## The request
Among the lines below, keep only those from the one containing "module cross_bar_rear() cross_bar(cross_bar_rear_at);" through the one containing "obj.matrix_parent_inverse = Matrix.Identity(4)", and reproduce them exactly.

## Given information
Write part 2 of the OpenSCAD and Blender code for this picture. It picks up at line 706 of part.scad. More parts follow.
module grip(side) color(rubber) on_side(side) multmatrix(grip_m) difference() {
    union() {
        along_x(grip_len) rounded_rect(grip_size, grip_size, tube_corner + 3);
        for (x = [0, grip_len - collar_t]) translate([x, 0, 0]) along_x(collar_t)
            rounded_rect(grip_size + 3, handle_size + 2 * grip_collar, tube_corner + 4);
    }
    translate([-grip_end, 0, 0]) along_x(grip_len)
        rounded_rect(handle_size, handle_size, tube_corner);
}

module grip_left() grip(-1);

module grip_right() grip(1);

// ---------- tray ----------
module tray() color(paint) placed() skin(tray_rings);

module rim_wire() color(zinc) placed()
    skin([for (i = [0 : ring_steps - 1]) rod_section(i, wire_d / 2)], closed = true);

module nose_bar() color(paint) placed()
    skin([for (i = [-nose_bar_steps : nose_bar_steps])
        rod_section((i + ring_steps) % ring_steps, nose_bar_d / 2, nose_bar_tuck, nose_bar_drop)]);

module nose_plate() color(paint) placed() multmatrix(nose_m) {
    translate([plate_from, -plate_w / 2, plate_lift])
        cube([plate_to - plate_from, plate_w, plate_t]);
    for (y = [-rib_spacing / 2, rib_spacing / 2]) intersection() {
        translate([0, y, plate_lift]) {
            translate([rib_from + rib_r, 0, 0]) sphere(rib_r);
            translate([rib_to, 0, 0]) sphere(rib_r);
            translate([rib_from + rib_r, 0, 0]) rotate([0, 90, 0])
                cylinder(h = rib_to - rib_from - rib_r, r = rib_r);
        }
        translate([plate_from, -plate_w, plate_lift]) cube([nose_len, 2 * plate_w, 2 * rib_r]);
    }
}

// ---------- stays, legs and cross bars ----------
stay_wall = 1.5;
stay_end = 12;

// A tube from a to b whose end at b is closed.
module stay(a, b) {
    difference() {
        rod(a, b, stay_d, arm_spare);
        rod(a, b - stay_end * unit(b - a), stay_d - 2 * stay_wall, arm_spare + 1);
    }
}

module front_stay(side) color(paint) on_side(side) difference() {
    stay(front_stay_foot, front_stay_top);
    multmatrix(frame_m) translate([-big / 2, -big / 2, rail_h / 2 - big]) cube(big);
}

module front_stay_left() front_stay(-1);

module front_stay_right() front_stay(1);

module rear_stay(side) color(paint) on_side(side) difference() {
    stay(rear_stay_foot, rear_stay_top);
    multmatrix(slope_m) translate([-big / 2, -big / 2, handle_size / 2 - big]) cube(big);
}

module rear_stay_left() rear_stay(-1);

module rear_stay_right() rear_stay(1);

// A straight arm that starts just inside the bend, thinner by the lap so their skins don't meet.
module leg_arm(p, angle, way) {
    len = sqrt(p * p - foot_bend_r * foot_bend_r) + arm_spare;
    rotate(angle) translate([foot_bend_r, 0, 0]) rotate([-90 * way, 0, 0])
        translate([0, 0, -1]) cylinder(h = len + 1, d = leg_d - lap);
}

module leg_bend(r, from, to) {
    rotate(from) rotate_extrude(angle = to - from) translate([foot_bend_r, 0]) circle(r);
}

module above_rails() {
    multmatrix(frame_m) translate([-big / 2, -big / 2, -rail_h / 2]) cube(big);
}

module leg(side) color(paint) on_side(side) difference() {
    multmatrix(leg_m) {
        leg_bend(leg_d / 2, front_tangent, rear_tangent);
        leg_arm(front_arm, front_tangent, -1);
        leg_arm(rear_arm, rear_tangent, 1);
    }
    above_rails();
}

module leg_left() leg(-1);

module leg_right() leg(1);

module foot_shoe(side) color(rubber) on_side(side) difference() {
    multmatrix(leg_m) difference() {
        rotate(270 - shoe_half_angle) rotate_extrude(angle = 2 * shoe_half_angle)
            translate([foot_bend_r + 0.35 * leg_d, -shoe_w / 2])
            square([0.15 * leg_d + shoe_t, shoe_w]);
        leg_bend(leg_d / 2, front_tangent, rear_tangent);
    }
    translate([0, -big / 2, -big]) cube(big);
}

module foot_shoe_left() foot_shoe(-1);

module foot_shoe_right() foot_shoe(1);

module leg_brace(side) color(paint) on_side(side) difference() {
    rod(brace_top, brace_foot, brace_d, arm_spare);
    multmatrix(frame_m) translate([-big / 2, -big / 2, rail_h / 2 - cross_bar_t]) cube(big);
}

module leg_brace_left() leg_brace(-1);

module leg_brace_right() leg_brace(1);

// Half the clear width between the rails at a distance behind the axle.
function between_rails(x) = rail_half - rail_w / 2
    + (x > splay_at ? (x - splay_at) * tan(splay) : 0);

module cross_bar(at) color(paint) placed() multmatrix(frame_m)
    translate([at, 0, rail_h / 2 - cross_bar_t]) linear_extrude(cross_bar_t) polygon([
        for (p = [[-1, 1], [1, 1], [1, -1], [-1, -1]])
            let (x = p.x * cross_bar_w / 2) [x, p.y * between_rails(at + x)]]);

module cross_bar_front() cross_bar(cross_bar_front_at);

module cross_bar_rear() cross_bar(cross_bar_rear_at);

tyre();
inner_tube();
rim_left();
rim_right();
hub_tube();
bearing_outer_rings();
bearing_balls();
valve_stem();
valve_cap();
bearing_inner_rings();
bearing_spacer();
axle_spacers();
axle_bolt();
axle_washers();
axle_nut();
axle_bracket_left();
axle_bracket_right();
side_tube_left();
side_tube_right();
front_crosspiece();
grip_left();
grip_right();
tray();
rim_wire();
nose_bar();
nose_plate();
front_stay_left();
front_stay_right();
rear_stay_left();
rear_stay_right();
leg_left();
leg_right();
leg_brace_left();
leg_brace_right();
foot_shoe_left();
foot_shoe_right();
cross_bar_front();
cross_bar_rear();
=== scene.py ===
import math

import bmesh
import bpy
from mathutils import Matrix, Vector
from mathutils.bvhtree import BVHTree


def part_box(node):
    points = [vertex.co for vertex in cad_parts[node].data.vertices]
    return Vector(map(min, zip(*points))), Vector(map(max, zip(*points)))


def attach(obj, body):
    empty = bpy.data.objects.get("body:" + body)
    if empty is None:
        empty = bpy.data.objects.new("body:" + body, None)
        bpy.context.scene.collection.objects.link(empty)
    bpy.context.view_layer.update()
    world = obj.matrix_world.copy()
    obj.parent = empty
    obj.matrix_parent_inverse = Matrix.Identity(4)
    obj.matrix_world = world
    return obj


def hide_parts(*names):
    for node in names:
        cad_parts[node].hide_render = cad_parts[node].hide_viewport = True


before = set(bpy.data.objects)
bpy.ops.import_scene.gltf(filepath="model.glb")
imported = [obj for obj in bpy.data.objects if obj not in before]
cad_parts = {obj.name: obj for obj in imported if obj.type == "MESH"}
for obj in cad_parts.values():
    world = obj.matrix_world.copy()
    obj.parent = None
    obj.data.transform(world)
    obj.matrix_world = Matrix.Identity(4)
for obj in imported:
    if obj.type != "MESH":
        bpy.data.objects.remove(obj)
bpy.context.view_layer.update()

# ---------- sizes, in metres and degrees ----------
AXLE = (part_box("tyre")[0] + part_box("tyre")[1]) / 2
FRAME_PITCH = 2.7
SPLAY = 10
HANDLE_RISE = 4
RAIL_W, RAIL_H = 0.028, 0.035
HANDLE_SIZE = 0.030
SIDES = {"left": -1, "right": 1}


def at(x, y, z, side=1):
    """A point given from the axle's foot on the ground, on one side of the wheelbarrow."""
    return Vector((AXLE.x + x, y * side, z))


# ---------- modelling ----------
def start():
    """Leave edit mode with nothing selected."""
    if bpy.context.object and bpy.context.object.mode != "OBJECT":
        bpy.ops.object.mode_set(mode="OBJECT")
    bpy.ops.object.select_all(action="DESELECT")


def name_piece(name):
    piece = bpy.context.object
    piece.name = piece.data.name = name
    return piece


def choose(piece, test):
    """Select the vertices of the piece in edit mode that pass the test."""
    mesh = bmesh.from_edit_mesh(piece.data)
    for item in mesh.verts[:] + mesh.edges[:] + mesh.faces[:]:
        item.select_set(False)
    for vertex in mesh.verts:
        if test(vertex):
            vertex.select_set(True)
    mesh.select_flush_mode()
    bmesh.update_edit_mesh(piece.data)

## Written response
module cross_bar_rear() cross_bar(cross_bar_rear_at);

tyre();
inner_tube();
rim_left();
rim_right();
hub_tube();
bearing_outer_rings();
bearing_balls();
valve_stem();
valve_cap();
bearing_inner_rings();
bearing_spacer();
axle_spacers();
axle_bolt();
axle_washers();
axle_nut();
axle_bracket_left();
axle_bracket_right();
side_tube_left();
side_tube_right();
front_crosspiece();
grip_left();
grip_right();
tray();
rim_wire();
nose_bar();
nose_plate();
front_stay_left();
front_stay_right();
rear_stay_left();
rear_stay_right();
leg_left();
leg_right();
leg_brace_left();
leg_brace_right();
foot_shoe_left();
foot_shoe_right();
cross_bar_front();
cross_bar_rear();
=== scene.py ===
import math

import bmesh
import bpy
from mathutils import Matrix, Vector
from mathutils.bvhtree import BVHTree


def part_box(node):
    points = [vertex.co for vertex in cad_parts[node].data.vertices]
    return Vector(map(min, zip(*points))), Vector(map(max, zip(*points)))


def attach(obj, body):
    empty = bpy.data.objects.get("body:" + body)
    if empty is None:
        empty = bpy.data.objects.new("body:" + body, None)
        bpy.context.scene.collection.objects.link(empty)
    bpy.context.view_layer.update()
    world = obj.matrix_world.copy()
    obj.parent = empty
    obj.matrix_parent_inverse = Matrix.Identity(4)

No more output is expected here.